§ Written instruction: Reproduce each line exactly, including spacing and punctuation.

§ Collected material:
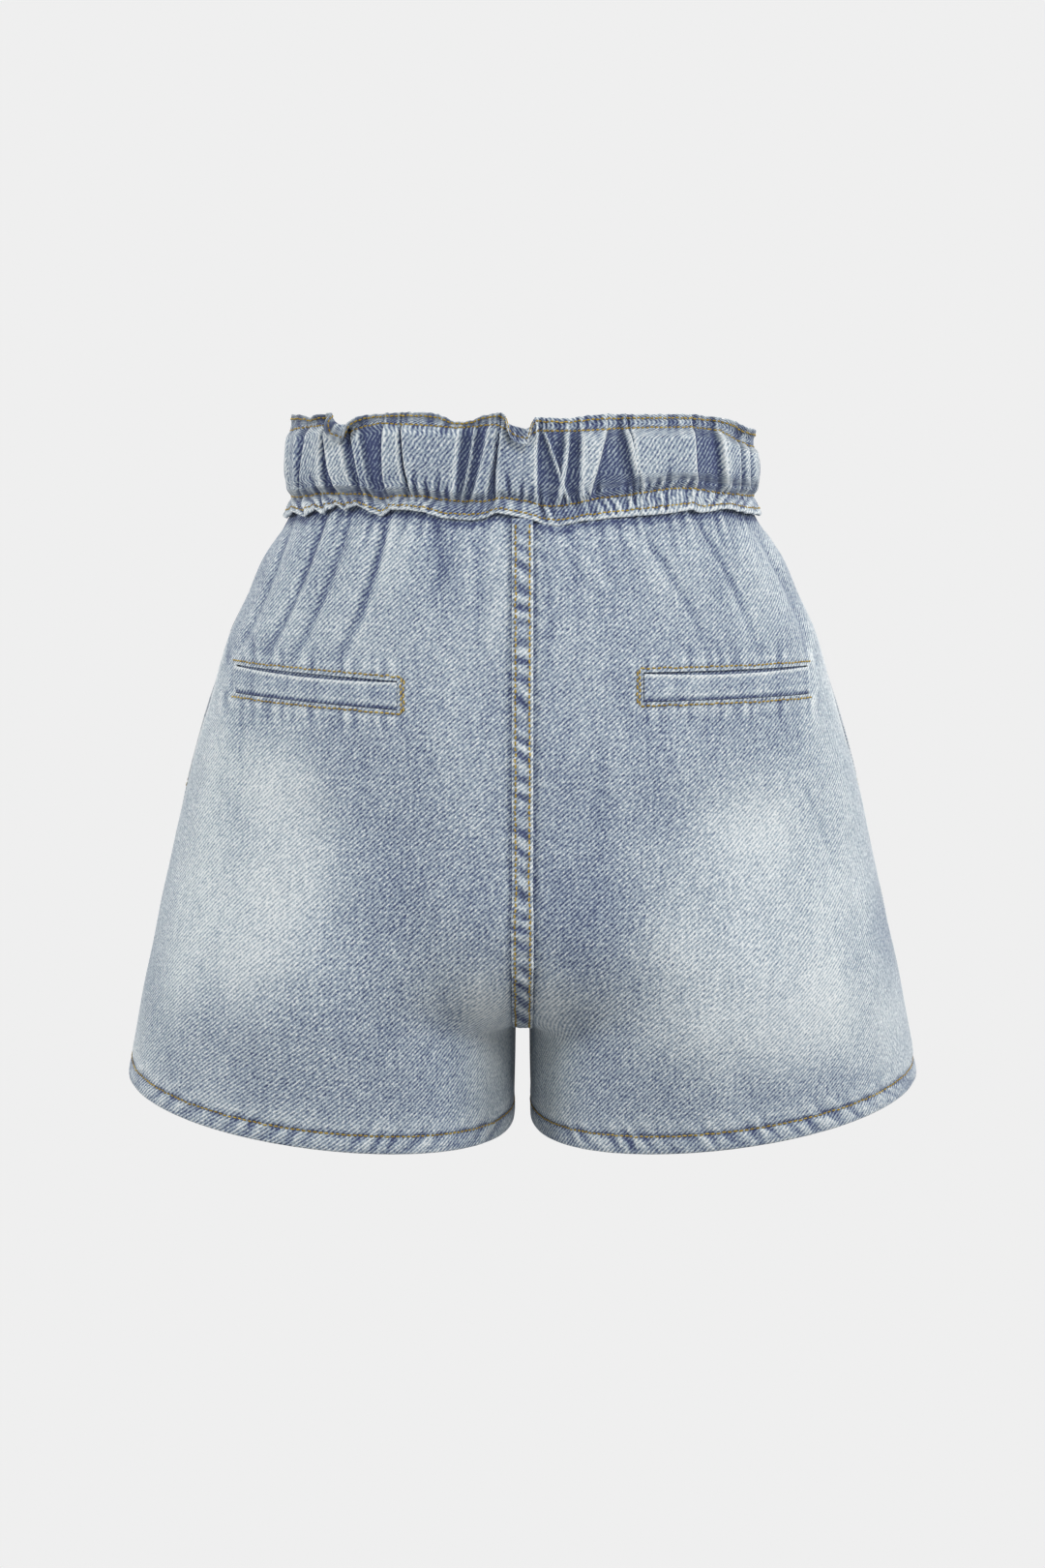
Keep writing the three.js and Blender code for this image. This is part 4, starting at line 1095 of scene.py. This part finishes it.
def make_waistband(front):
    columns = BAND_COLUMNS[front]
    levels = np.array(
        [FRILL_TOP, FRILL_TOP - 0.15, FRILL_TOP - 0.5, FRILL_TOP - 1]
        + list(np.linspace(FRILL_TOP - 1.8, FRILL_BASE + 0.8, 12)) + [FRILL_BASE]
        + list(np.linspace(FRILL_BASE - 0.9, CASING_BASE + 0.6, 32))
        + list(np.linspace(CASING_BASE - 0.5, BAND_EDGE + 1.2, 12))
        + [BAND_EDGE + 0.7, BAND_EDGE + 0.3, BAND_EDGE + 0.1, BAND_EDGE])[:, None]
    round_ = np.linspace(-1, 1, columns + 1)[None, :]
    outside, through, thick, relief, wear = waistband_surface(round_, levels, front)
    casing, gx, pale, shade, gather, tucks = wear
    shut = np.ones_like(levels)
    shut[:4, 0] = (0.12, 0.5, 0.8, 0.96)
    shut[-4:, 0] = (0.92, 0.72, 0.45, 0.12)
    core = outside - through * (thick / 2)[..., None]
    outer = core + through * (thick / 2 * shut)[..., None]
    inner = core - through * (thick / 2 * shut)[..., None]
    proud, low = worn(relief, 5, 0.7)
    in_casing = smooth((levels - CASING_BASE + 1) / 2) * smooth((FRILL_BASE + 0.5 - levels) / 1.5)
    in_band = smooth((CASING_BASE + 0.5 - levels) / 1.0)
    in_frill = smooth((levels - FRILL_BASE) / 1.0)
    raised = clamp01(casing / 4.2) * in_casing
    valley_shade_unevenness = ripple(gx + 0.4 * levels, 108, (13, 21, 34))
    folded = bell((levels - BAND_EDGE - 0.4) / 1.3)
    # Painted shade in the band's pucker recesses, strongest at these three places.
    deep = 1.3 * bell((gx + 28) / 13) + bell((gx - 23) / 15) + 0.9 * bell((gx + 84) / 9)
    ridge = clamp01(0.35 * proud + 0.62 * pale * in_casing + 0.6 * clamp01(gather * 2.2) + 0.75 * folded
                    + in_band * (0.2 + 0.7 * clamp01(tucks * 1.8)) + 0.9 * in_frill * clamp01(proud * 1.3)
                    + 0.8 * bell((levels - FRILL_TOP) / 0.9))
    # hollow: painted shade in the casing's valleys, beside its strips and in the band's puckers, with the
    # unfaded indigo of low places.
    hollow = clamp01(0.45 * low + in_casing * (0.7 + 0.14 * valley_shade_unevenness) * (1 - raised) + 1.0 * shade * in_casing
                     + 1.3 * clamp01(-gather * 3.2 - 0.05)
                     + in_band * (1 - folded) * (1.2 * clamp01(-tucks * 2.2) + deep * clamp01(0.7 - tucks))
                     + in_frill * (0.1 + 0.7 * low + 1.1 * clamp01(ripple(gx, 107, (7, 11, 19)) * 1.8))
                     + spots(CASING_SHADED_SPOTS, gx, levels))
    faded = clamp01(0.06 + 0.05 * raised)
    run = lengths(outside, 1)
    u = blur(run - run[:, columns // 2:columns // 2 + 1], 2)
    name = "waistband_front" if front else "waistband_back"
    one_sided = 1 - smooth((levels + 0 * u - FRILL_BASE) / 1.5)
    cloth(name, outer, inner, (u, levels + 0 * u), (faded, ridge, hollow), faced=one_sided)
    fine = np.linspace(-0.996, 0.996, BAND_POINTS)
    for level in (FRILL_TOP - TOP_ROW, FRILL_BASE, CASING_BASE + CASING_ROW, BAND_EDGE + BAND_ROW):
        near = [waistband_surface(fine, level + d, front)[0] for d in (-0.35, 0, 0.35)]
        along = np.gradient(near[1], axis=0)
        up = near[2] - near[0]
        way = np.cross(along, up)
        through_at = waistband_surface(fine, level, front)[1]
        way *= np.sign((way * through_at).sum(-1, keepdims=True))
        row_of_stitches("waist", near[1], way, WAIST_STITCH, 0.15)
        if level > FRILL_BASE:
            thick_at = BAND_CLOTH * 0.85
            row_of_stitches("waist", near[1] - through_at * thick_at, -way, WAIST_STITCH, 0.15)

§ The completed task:
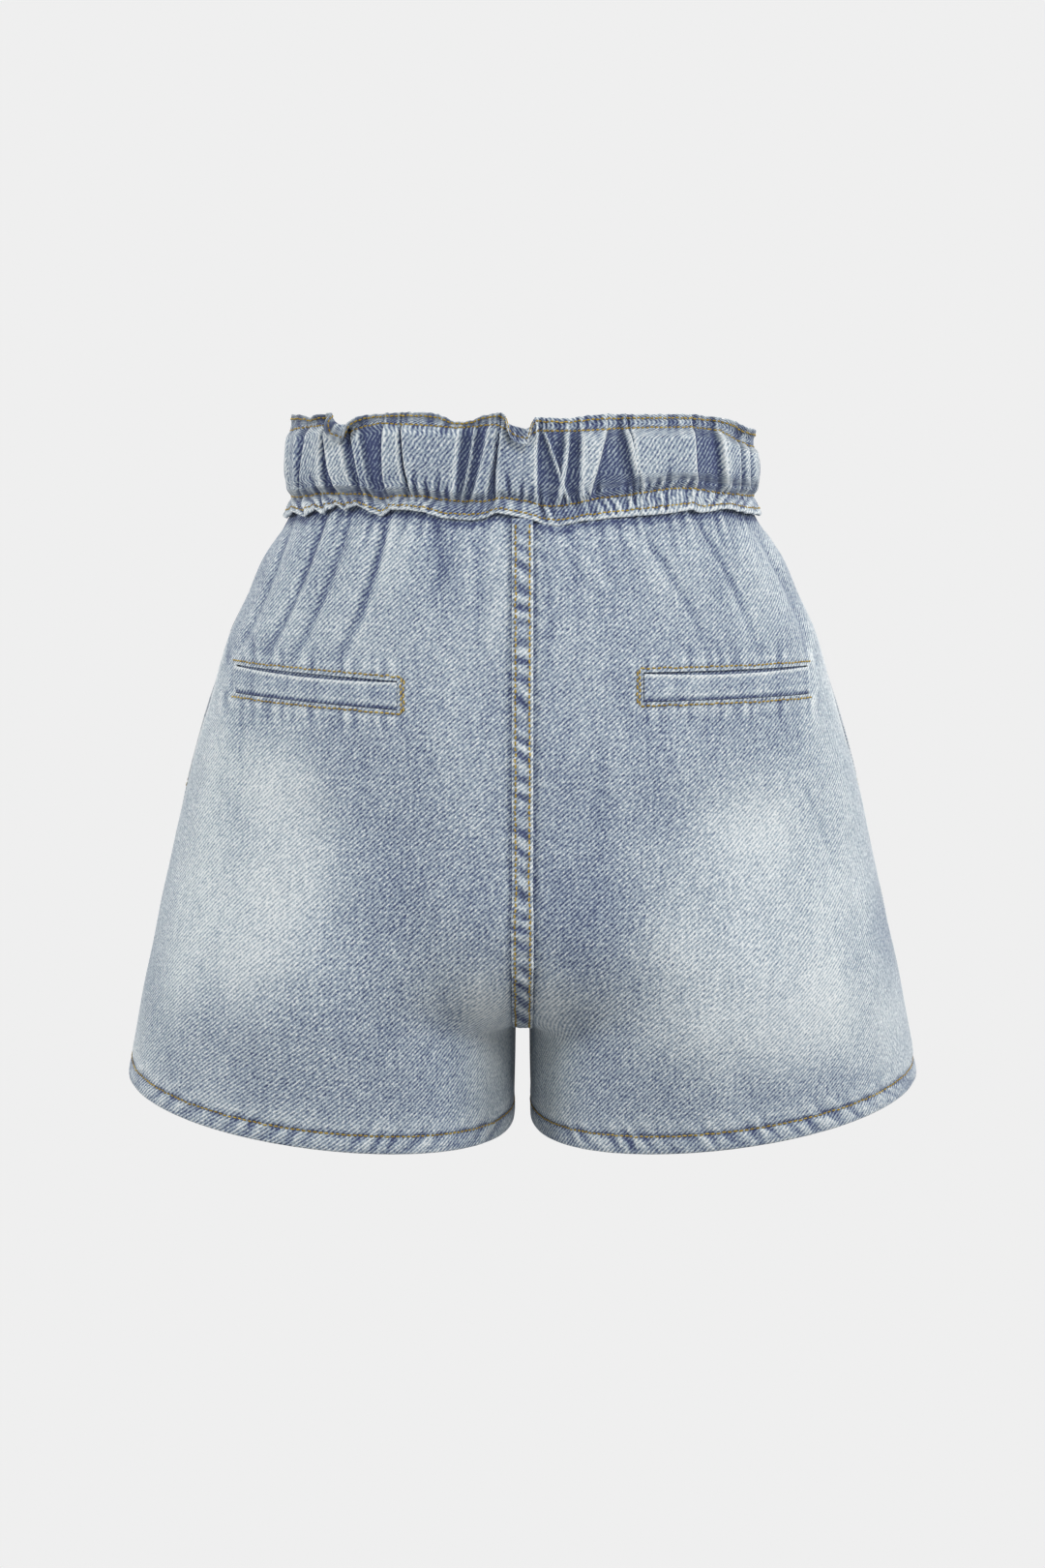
Keep writing the three.js and Blender code for this image. This is part 4, starting at line 1095 of scene.py. This part finishes it.
def make_waistband(front):
    columns = BAND_COLUMNS[front]
    levels = np.array(
        [FRILL_TOP, FRILL_TOP - 0.15, FRILL_TOP - 0.5, FRILL_TOP - 1]
        + list(np.linspace(FRILL_TOP - 1.8, FRILL_BASE + 0.8, 12)) + [FRILL_BASE]
        + list(np.linspace(FRILL_BASE - 0.9, CASING_BASE + 0.6, 32))
        + list(np.linspace(CASING_BASE - 0.5, BAND_EDGE + 1.2, 12))
        + [BAND_EDGE + 0.7, BAND_EDGE + 0.3, BAND_EDGE + 0.1, BAND_EDGE])[:, None]
    round_ = np.linspace(-1, 1, columns + 1)[None, :]
    outside, through, thick, relief, wear = waistband_surface(round_, levels, front)
    casing, gx, pale, shade, gather, tucks = wear
    shut = np.ones_like(levels)
    shut[:4, 0] = (0.12, 0.5, 0.8, 0.96)
    shut[-4:, 0] = (0.92, 0.72, 0.45, 0.12)
    core = outside - through * (thick / 2)[..., None]
    outer = core + through * (thick / 2 * shut)[..., None]
    inner = core - through * (thick / 2 * shut)[..., None]
    proud, low = worn(relief, 5, 0.7)
    in_casing = smooth((levels - CASING_BASE + 1) / 2) * smooth((FRILL_BASE + 0.5 - levels) / 1.5)
    in_band = smooth((CASING_BASE + 0.5 - levels) / 1.0)
    in_frill = smooth((levels - FRILL_BASE) / 1.0)
    raised = clamp01(casing / 4.2) * in_casing
    valley_shade_unevenness = ripple(gx + 0.4 * levels, 108, (13, 21, 34))
    folded = bell((levels - BAND_EDGE - 0.4) / 1.3)
    # Painted shade in the band's pucker recesses, strongest at these three places.
    deep = 1.3 * bell((gx + 28) / 13) + bell((gx - 23) / 15) + 0.9 * bell((gx + 84) / 9)
    ridge = clamp01(0.35 * proud + 0.62 * pale * in_casing + 0.6 * clamp01(gather * 2.2) + 0.75 * folded
                    + in_band * (0.2 + 0.7 * clamp01(tucks * 1.8)) + 0.9 * in_frill * clamp01(proud * 1.3)
                    + 0.8 * bell((levels - FRILL_TOP) / 0.9))
    # hollow: painted shade in the casing's valleys, beside its strips and in the band's puckers, with the
    # unfaded indigo of low places.
    hollow = clamp01(0.45 * low + in_casing * (0.7 + 0.14 * valley_shade_unevenness) * (1 - raised) + 1.0 * shade * in_casing
                     + 1.3 * clamp01(-gather * 3.2 - 0.05)
                     + in_band * (1 - folded) * (1.2 * clamp01(-tucks * 2.2) + deep * clamp01(0.7 - tucks))
                     + in_frill * (0.1 + 0.7 * low + 1.1 * clamp01(ripple(gx, 107, (7, 11, 19)) * 1.8))
                     + spots(CASING_SHADED_SPOTS, gx, levels))
    faded = clamp01(0.06 + 0.05 * raised)
    run = lengths(outside, 1)
    u = blur(run - run[:, columns // 2:columns // 2 + 1], 2)
    name = "waistband_front" if front else "waistband_back"
    one_sided = 1 - smooth((levels + 0 * u - FRILL_BASE) / 1.5)
    cloth(name, outer, inner, (u, levels + 0 * u), (faded, ridge, hollow), faced=one_sided)
    fine = np.linspace(-0.996, 0.996, BAND_POINTS)
    for level in (FRILL_TOP - TOP_ROW, FRILL_BASE, CASING_BASE + CASING_ROW, BAND_EDGE + BAND_ROW):
        near = [waistband_surface(fine, level + d, front)[0] for d in (-0.35, 0, 0.35)]
        along = np.gradient(near[1], axis=0)
        up = near[2] - near[0]
        way = np.cross(along, up)
        through_at = waistband_surface(fine, level, front)[1]
        way *= np.sign((way * through_at).sum(-1, keepdims=True))
        row_of_stitches("waist", near[1], way, WAIST_STITCH, 0.15)
        if level > FRILL_BASE:
            thick_at = BAND_CLOTH * 0.85
            row_of_stitches("waist", near[1] - through_at * thick_at, -way, WAIST_STITCH, 0.15)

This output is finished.